Secondly, know that this salvation isn’t only for you. It is for your children. The promises of Baptism are for the cute little sinners who are born into your family. Jesus calls them to Himself as well.
Finally, know also that this promise is for everyone you meet. Your family, your co-workers, your acquaintances, the people you pass by on the street – Jesus died for them as well. And your Savior desires that they hear the promises of life, mercy, forgiveness, and salvation as well. So, fill your speech with those promises.

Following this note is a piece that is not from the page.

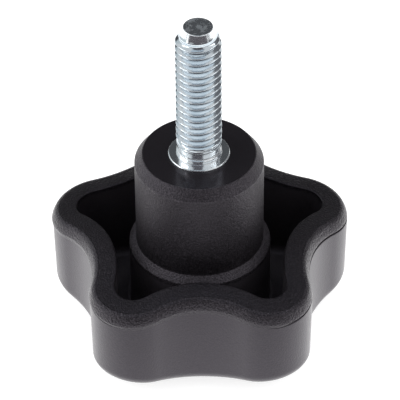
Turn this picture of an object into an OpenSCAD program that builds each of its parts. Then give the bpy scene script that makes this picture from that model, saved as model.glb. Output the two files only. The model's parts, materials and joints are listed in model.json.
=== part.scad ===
// Five-lobe star grip knob with a screw stud.
//
// The grip is one hollow moulding: a star-shaped skirt that is open on the stud's side, closed by a
// gently domed wall on the hand's side, with a stepped hub rising out of the middle. The stud is one
// turned steel insert: a screw, a neck, a collar and a knurled shank that the hub is moulded around.
//
// Frame: the knob stands on the flat land in the middle of its domed side, stud up. The origin is
// the centre of that land and +Z runs along the stud. One lobe points along +Y.

/* [Star outline] */
// Number of lobes
lobes = 5; // [4:1:6]
// Diameter over the lobes at the parting line
grip_d = 40.2; // [36:0.1:50]
// Diameter across the bottoms of the valleys between the lobes
valley_d = 30.5; // [26:0.1:33]
// Radius of each lobe's end in plan
lobe_r = 5.9; // [4.9:0.1:7]

/* [Skirt] */
// Height of the rim above the resting face, where it would meet the stud's axis
rim_apex_h = 18.4; // [15:0.1:24]
// Angle at which the rim falls away from the axis
rim_fall = 12; // [0:0.5:15]
// Width of the rim from the cavity's edge to the parting line
rim_w = 3.2; // [2.4:0.1:3.8]
// Width of the rounded outer part of the rim
rim_round_w = 1.3; // [0.6:0.1:1.8]
// Height of the rounded outer part of the rim
rim_round_h = 1.5; // [0.8:0.1:2.4]
// How far the rim stands out past the side wall at the parting line
parting_step = 0.25; // [0.05:0.05:0.4]
// Draft of the side walls, inside and out
draft = 1; // [0.5:0.25:2]

/* [Closed side] */
// Radius of the dome on the hand's side
dome_r = 69; // [55:1:120]
// Diameter of the flat land in the middle of the dome
land_d = 12.6; // [10:0.1:22]
// Radius of the rounding between the side wall and the dome
foot_round = 1.5; // [0.8:0.1:2.5]
// Thickness of the closed wall
floor_t = 3.3; // [2:0.1:4]
// Radius between the cavity's wall and its floor
cavity_round = 1; // [0.5:0.1:1.5]

/* [Hub] */
// Height of the hub's face above the resting face
hub_h = 27.3; // [22:0.1:34]
// Diameter of the hub
hub_d = 16.7; // [13.9:0.1:18]
// Width of the bevel round the hub's face
hub_bevel_w = 1; // [0.4:0.1:1.6]
// Height of the bevel round the hub's face
hub_bevel_h = 1.35; // [0.4:0.05:2]
// Depth of the shoulder below the hub's face
shoulder_depth = 13.75; // [10:0.25:15]
// How far the boss below the shoulder stands out past the hub
shoulder_w = 0.9; // [0.4:0.1:1.2]

/* [Stud] */
// Outer diameter of the screw thread
thread_d = 6; // [5:1:8]
// Length of the stud from its collar's face to its tip
stud_len = 20; // [12:1:40]
// Diameter of the flat on the stud's tip
tip_d = 3.75; // [3:0.25:4.5]
// Height of the cone behind the tip
tip_cone_h = 1.1; // [0.6:0.1:1.6]
// Length of the plain neck between the collar and the thread
neck_len = 2.1; // [1.6:0.1:3]
// Depth of the neck below the thread's crests
neck_depth = 0.3; // [0.2:0.05:0.5]
// Depth to which the thread's last turn is cut away behind the tip's cone
lead_depth = 0.55; // [0.4:0.05:0.7]
// Diameter of the collar
collar_d = 8; // [7.5:0.1:10]
// Thickness of the collar
collar_h = 1.5; // [0.8:0.1:3]
// How far the collar stands proud of the hub's face
collar_proud = 0.25; // [0.1:0.05:0.8]

/* [Moulded-in shank] */
// Length of the shank inside the hub
shank_len = 11; // [9:0.5:14]
// How far the knurl's crests lie inside the collar's edge
knurl_inset = 0.2; // [0.1:0.05:0.5]
// Number of teeth of the straight knurl
knurl_teeth = 24; // [16:2:32]
// Depth of the knurl
knurl_depth = 0.35; // [0.2:0.05:0.5]
// Width of the groove that keeps the shank in the hub
groove_w = 2; // [1.5:0.25:3]
// Depth of that groove
groove_depth = 0.8; // [0.5:0.1:1]
// Gap between the steel and the plastic, which shrinks tight on it
mould_gap = 0; // [0:0.01:0.05]

/* [Hidden] */
$fn = 96;

// Segments along a lobe's arc, along a valley's arc and along a rounding
lobe_steps = 14;
valley_steps = 6;
round_steps = 4;
// Rings between the roundings and the flat middle, on the dome and on the cavity's floor
blend_steps = 3;

grip_r = grip_d / 2;
valley_r = valley_d / 2;
land_r = land_d / 2;
hub_r = hub_d / 2;
boss_r = hub_r + shoulder_w;
// The cavity's floor is flat round the boss and follows the dome from there outwards
floor_flat_r = boss_r + 0.35;
half_pitch = 180 / lobes;

// Each lobe is an arc about lobe_c, each valley an arc about valley_c. The two arcs touch, so the
// distance between their centres is the sum of their radii, which gives valley_c.
lobe_c = grip_r - lobe_r;
valley_gap = lobe_r - valley_r;
valley_c = (lobe_c * lobe_c - valley_gap * valley_gap) / (2 * (lobe_c * cos(half_pitch) + valley_gap));
valley_arc_r = valley_c - valley_r;
touch_angle = atan2(valley_c * sin(half_pitch), valley_c * cos(half_pitch) - lobe_c);
valley_half_angle = touch_angle - half_pitch;

// Heights of the rim, the parting line, the dome and the cavity's floor over a point r from the axis
function rim_z(r) = rim_apex_h - r * tan(rim_fall);
function parting_z(r) = rim_z(r) - rim_round_h;
function dome_z(r) = r < land_r ? 0 : sqrt(dome_r * dome_r - land_r * land_r) - sqrt(dome_r * dome_r - r * r);
function floor_z(r) = floor_t + dome_z(max(r, floor_flat_r)) - dome_z(floor_flat_r);

// Point of the star's outline, moved inwards by inset, on the arc of lobe or valley number i
function lobe_point(i, t, inset) =
    let (mid = 90 + 2 * half_pitch * i, a = mid + touch_angle * (2 * t - 1), r = lobe_r - inset)
    [lobe_c * cos(mid) + r * cos(a), lobe_c * sin(mid) + r * sin(a)];
function valley_point(i, t, inset) =
    let (mid = 90 + half_pitch * (2 * i + 1), a = mid + 180 + valley_half_angle * (1 - 2 * t), r = valley_arc_r + inset)
    [valley_c * cos(mid) + r * cos(a), valley_c * sin(mid) + r * sin(a)];
function star(inset) = [
    for (i = [0:lobes - 1])
        each concat(
            [for (j = [0:lobe_steps]) lobe_point(i, j / lobe_steps, inset)],
            [for (j = [1:valley_steps - 1]) valley_point(i, j / valley_steps, inset)]
        )
];

// Ring of the star, shrunk towards a circle of radius r as t goes from 0 to 1
function blend(inset, r, t) = [for (p = star(inset)) p * (1 - t) + p / norm(p) * r * t];

// Rings from the rim's inner edge over the rounded rim, down the side wall and round onto the dome
wall_h = parting_z(grip_r) - dome_z(grip_r) - foot_round;
foot_inset = parting_step + wall_h * tan(draft);
function rim_ring(a) = [
    for (p = star(rim_round_w * (1 - sin(a))))
        [p.x, p.y, parting_z(norm(p)) + rim_round_h * cos(a)]
];
function foot_ring(a) = [
    for (p = star(foot_inset + foot_round * (1 - cos(a))))
        [p.x, p.y, dome_z(norm(p)) + foot_round * (1 - sin(a))]
];
function dome_ring(t) = [
    for (p = blend(foot_inset + foot_round, land_r, t)) [p.x, p.y, dome_z(norm(p))]
];
outer_rings = concat(
    [for (j = [0:round_steps]) rim_ring(90 * j / round_steps)],
    [[for (p = star(parting_step)) [p.x, p.y, parting_z(norm(p))]]],
    [for (j = [0:round_steps]) foot_ring(90 * j / round_steps)],
    [for (j = [1:blend_steps]) dome_ring(j / blend_steps)]
);

// Rings from the flat round the boss, out over the cavity's floor and up its wall to the rim
cavity_h = rim_z(grip_r - rim_w) - floor_z(grip_r - rim_w) - cavity_round;
cavity_inset = rim_w + cavity_h * tan(draft);
function cavity_ring(a) = [
    for (p = star(cavity_inset + cavity_round * (1 - cos(a))))
        [p.x, p.y, floor_z(norm(p)) + cavity_round * (1 - sin(a))]
];
function floor_ring(t) = [
    for (p = blend(cavity_inset + cavity_round, floor_flat_r, t)) [p.x, p.y, floor_z(norm(p))]
];
inner_rings = concat(
    [for (j = [blend_steps:-1:1]) floor_ring(j / blend_steps)],
    [for (j = [round_steps:-1:0]) cavity_ring(90 * j / round_steps)],
    [[for (p = star(rim_w)) [p.x, p.y, rim_z(norm(p))]]]
);

// Closed skin over a list of rings that have the same number of points
module skin(rings) {
    n = len(rings[0]);
    last = len(rings) - 1;
    faces = concat(
        [[for (i = [n - 1:-1:0]) i]],
        [for (k = [0:last - 1]) each [
            for (i = [0:n - 1])
                let (j = (i + 1) % n) each [
                    [k * n + i, k * n + j, (k + 1) * n + i],
                    [k * n + j, (k + 1) * n + j, (k + 1) * n + i]
                ]
        ]],
        [[for (i = [0:n - 1]) last * n + i]]
    );
    polyhedron(points = [for (r = rings) each r], faces = faces);
}

module star_skirt() {
    skin(concat(inner_rings, outer_rings));
}

// Hub, shoulder and boss in one turned profile. The boss starts inside the closed wall.
module hub() {
    shoulder_h = hub_h - shoulder_depth;
    rotate_extrude()
        polygon([
            [0, floor_t / 2],
            [boss_r, floor_t / 2],
            [boss_r, shoulder_h - shoulder_w],
            [hub_r, shoulder_h],
            [hub_r, hub_h - hub_bevel_h],
            [hub_r - hub_bevel_w, hub_h],
            [0, hub_h]
        ]);
}

// Knurled shank with its groove and the collar's face, grown by gap for the pocket it is moulded in
shank_top = hub_h + collar_proud;
shank_bottom = hub_h - shank_len;
collar_r = collar_d / 2;
knurl_r = collar_r - knurl_inset;
module knurl(gap) {
    step = 180 / knurl_teeth;
    polygon([
        for (i = [0:2 * knurl_teeth - 1])
            let (r = knurl_r + gap - (i % 2) * knurl_depth) [r * cos(i * step), r * sin(i * step)]
    ]);
}
module shank(gap = 0) {
    groove_z = (shank_bottom + shank_top - collar_h - groove_w) / 2;
    difference() {
        translate([0, 0, shank_bottom - gap])
            linear_extrude(shank_top - shank_bottom - collar_h + gap)
                knurl(gap);
        translate([0, 0, groove_z + gap])
            difference() {
                cylinder(r = knurl_r + 1, h = groove_w - 2 * gap);
                cylinder(r = knurl_r + gap - groove_depth, h = groove_w - 2 * gap);
            }
    }
    translate([0, 0, shank_top - collar_h - gap])
        cylinder(r = collar_r + gap, h = collar_h + gap);
}

// Screw, neck and bead in one turned profile that grows out of the collar
module screw() {
    thread_r = thread_d / 2;
    neck_r = thread_r - neck_depth;
    tip_z = shank_top + stud_len;
    thread_z = shank_top + neck_len;
    bead_z = shank_top + neck_len / 3;
    lead_r = thread_r - lead_depth;
    rotate_extrude()
        polygon([
            [0, shank_top - collar_h / 2],
            [thread_r, shank_top - collar_h / 2],
            [thread_r, bead_z],
            [neck_r, bead_z + neck_depth],
            [neck_r, thread_z - neck_depth],
            [thread_r, thread_z],
            [thread_r, tip_z - tip_cone_h - lead_depth],
            [lead_r, tip_z - tip_cone_h],
            [tip_d / 2, tip_z],
            [0, tip_z]
        ]);
}

module knob_body() {
    color([0.13, 0.13, 0.14])
        union() {
            star_skirt();
            difference() {
                hub();
                shank(mould_gap);
            }
        }
}

module threaded_stud() {
    color([0.78, 0.8, 0.84])
        union() {
            shank();
            screw();
        }
}

knob_body();
threaded_stud();
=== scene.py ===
# %% [markdown]
# # A star knob: black moulded grip, bright zinc-plated stud
#
# A star knob is two things. The grip is one hollow plastic moulding: a five-lobed skirt, closed on the
# hand's side, with a hub standing in its hollow. The stud is one steel insert that the hub is moulded
# around. Both shapes are made here as surfaces worked out with numpy on a grid, because every section of
# the knob follows a rule: a ring round the axis, at a height. The packed CAD model gives the places.

# %% Frame and tools
import json
import math

import bpy
import numpy as np
from mathutils import Matrix, Vector


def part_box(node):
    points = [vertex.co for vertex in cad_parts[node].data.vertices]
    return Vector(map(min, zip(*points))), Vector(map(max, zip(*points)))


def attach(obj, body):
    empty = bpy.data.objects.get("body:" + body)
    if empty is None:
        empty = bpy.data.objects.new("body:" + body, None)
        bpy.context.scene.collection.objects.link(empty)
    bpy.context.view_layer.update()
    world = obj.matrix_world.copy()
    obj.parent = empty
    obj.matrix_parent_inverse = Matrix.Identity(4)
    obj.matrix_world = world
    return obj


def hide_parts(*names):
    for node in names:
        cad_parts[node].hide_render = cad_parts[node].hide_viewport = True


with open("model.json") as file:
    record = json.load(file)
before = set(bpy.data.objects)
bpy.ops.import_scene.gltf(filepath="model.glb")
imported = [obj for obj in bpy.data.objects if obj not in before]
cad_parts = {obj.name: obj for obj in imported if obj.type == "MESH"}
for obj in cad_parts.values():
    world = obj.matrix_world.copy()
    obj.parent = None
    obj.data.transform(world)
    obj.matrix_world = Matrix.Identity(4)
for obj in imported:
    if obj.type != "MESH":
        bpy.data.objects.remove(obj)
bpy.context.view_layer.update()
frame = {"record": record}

# %% [markdown]
# ## The camera
#
# The knob is looked down on from its front at about forty degrees, from an arm's length, through a long
# lens. A pinhole camera is a place, three directions and a focal length. They are worked out from the
# elevation, the turn and the roll, and the camera aims at a point on the stud's axis.

# %% Camera
MM = 0.001
ELEVATION = math.radians(40.40)
AZIMUTH = math.radians(-0.20)
ROLL = math.radians(-0.50)
DISTANCE = 401.0 * MM
AIM_HEIGHT = 19.44 * MM
SENSOR_WIDTH = 36.0
# How wide a piece of the scene fills the picture at the aim point
FRAME_WIDTH = 51.982 * MM
# How far the lens is shifted to the right and up, in picture widths
SHIFT_RIGHT = 0.0012
SHIFT_UP = -0.0019
NEAREST = 10.0 * MM
FARTHEST = 20000.0 * MM


def camera_axes(elevation, azimuth, roll):
    """Right, up and backward directions of a camera that looks at the axis.

    Backward is the unit vector from the aim point to the camera. Right is level, up is square to both,
    and the roll turns right and up together about the line of sight.
    """
    back = Vector(
        (
            math.sin(azimuth) * math.cos(elevation),
            -math.cos(azimuth) * math.cos(elevation),
            math.sin(elevation),
        )
    )
    level = Vector((math.cos(azimuth), math.sin(azimuth), 0.0))
    upright = back.cross(level)
    right = math.cos(roll) * level + math.sin(roll) * upright
    up = math.cos(roll) * upright - math.sin(roll) * level
    return right, up, back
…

One study showed that 86% of people who attend church regularly attend because someone invited them. That’s amazing. So, as your pastor, I ask you: When was the last time you invited someone to join you here at church? I am willing to bet that you would be fearful if I were to have everyone stand and say when the last time was.
Brothers and sisters, our world is dark, and people are hurting. Let us, all of us, be people of faith in our Lord while we invite others to the faith as well. Amen.
The peace of God, which surpasses all understanding, will guard your hearts and minds in Christ Jesus. Amen.